Existence, uniqueness and global stability of Cournot equilibrium in oligopoly with cost externalities (Q2898760)

The authors study the following oligopoly model without product differentiation. There are \(n\) firms with the industry total output \(x =\sum_{k=1}^n x_k\), where \(x_k\) is the output of the \(k\)-th firm. It is assumed that the \(k\)-th firm output capacity is restricted by some finite limit \(L_k\), that is, \(0\leq x_k\leq L_k\). The profit \(\pi_k(x_k)\) of the \(k\)-th firm (if its output is \(x_k\)) is defined as \(\pi_k(x_k)=x_kf(x) - c_k(x_k, x-x_k)\), where \(f(x)\) is the income per output unit in the oligopoly and \(c_k(x_k, x-x_k)\) is the cost function of the \(k\)-th firm when \(x\) is the total oligopoly output and \(x_k\) is the output of the \(k\)-th firm.
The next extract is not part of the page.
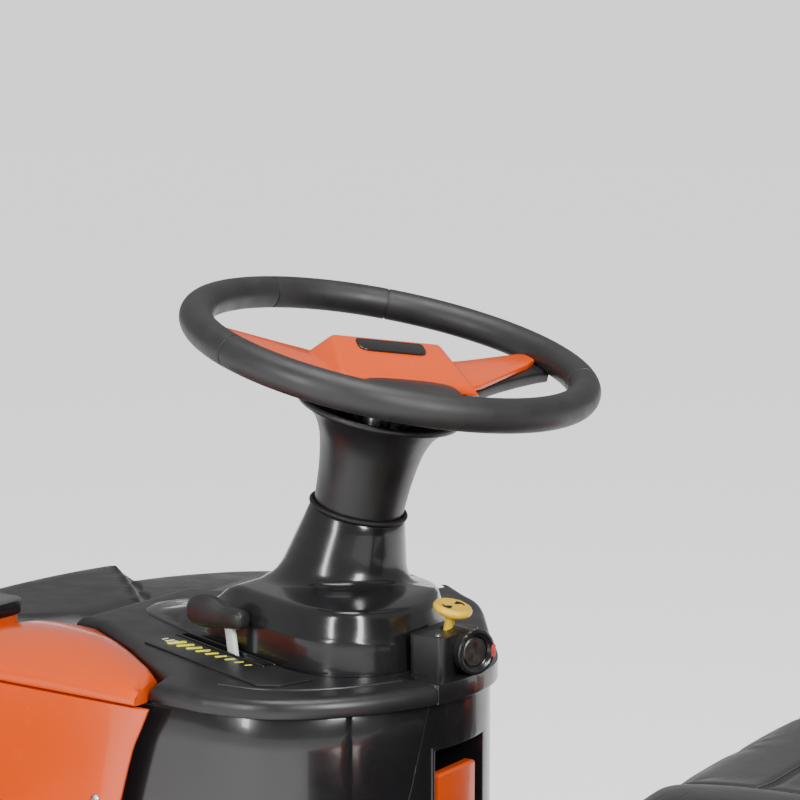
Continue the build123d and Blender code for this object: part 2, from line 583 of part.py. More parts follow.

The model of the oligopoly described above is considered as the \(n\)-person noncooperative game \(\Gamma=(\{[0, L_k]\}_{1\leq k\leq n}, \{\pi_k\}_{1\leq k\leq n})\). It is proved in the paper that under some additional assumptions about the functions \(f\) and \(c_k\), the game \(\Gamma\) has a Nash equilibrium in pure strategies. Besides, the global stability condition for the equilibrium is derived using a firm's gradient output adjustment system.